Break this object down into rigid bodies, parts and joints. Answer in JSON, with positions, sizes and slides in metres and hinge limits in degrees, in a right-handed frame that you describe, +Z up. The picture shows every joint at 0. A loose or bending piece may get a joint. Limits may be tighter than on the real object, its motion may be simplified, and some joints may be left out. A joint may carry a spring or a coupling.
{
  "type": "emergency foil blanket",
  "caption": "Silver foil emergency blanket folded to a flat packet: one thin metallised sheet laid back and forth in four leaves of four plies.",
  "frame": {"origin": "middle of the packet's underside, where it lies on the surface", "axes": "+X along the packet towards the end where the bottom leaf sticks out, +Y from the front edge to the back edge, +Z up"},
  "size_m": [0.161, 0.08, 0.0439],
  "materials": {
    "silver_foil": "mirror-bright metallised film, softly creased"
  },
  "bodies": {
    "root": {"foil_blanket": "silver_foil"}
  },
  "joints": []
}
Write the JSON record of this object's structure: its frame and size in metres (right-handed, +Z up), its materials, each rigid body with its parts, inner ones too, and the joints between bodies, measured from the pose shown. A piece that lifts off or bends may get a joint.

(Exercise directions) Retype the listing above in full, with no alterations.

(Solution to this task)
Break this object down into rigid bodies, parts and joints. Answer in JSON, with positions, sizes and slides in metres and hinge limits in degrees, in a right-handed frame that you describe, +Z up. The picture shows every joint at 0. A loose or bending piece may get a joint. Limits may be tighter than on the real object, its motion may be simplified, and some joints may be left out. A joint may carry a spring or a coupling.
{
  "type": "emergency foil blanket",
  "caption": "Silver foil emergency blanket folded to a flat packet: one thin metallised sheet laid back and forth in four leaves of four plies.",
  "frame": {"origin": "middle of the packet's underside, where it lies on the surface", "axes": "+X along the packet towards the end where the bottom leaf sticks out, +Y from the front edge to the back edge, +Z up"},
  "size_m": [0.161, 0.08, 0.0439],
  "materials": {
    "silver_foil": "mirror-bright metallised film, softly creased"
  },
  "bodies": {
    "root": {"foil_blanket": "silver_foil"}
  },
  "joints": []
}
Write the JSON record of this object's structure: its frame and size in metres (right-handed, +Z up), its materials, each rigid body with its parts, inner ones too, and the joints between bodies, measured from the pose shown. A piece that lifts off or bends may get a joint.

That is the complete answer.